By: Emily Maltby
April 8, 2010
Congress has infused a popular small-business loan program with capital three times to keep it running. But the short-term renewals, rather than the government committing to the program long-term, are causing some business owners to fall through the cracks of the lending process.
The loan was scheduled to close at the end of December, to coincide with the end of his lease, but paperwork delays pushed it until February--just as the stimulus money for the program ran out.
Mr. Cimino was faced with a choice: His loan application could be processed quickly without the stimulus perks--costing him $43,000 in fees--or be placed on a waiting list in the event more stimulus funds became available.
Being already two months behind schedule, the latter seemed unwise. "I needed to close the loan," he says.
Three days after Mr. Cimino decided to move forward with the closing, legislation passed to restore the stimulus program, but it was too late to reprocess the loan without the fees.
Lenders have historically issued loans backed by the Small Business Administration as a means to accommodate some of their more-risky Main Street customers because up to 75% of the loan would be reimbursed by the government in the case of default.
But in the depths of the credit crunch, lenders weren't enticed by the 75% guarantee and SBA lending plummeted. That prompted Congress to include provisions in last February's Recovery Act that temporarily boosted the government guarantee to 90% and dropped fees associated with the loans.
Thanks to those provisions, SBA loans have increased as other bank financing has slipped. In the government's most recent fiscal quarter, the number of 7(a) loans--the SBA's most popular form of funding--jumped to 16,558, twice as many as in the year-earlier quarter. The total dollar amount more than doubled, hitting $3.75 billion.
When funds had exhausted for the first time in November, business owners who opted for the waiting list had to hold out for weeks before Congress passed legislation to continue the program.

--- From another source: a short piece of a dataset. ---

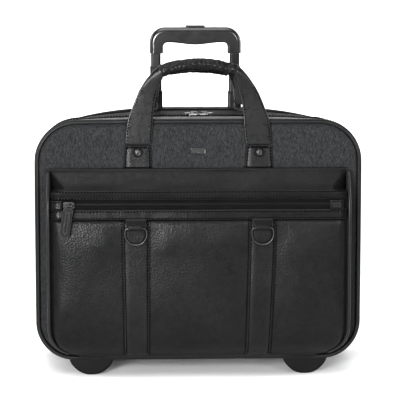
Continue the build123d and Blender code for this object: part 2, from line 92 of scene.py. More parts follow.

After Mr. Cimino's ill-timed predicament, funds depleted for a third time at the end of March. Congress passed legislation immediately, reviving the program until the end of April. But business owners were still left in limbo for several days.
In total, $600 million has been allocated to the program, which has supported more than $23 billion in loans. But beyond its overall success, "this starting and stopping has a detrimental effect," says SBA spokesman Jonathan Swain. "The unpredictability of when [funds] are available puts clients in a position where they have to ask, 'Do I need the money now or wait?'"
Kevin Tenpas, president and chief executive of Heartland Business Bank in De Pere, Wis., says clients are frustrated when he explains that their loan is contingent on government funding. He says the program should be extended for a longer period of time "so business owners and lenders can plan."
There is bipartisan support for a longer-term extension. "A long term solution is our goal, but to get a bigger package passed, that takes more time," says Richard Carbo, spokesman for the U.S. Senate Committee on Small Business and Entrepreneurship. Several pieces of pending legislation call for longer extensions and Mr. Carbo says the Senate Small Business Committee wants to pass a version before the end of April, to avoid lag time. "It is a priority, but we don't know what negotiations will be like," he says.
Meanwhile, Mr. Cimino is hoping the SBA will take exception to his case and help him gain back some of the fee money. In the event nothing can be done, he's wondering how to cut overhead to compensate for the incurred cost. "Do you want to tell me which employee I'm going to cut to pay for that $43,000?"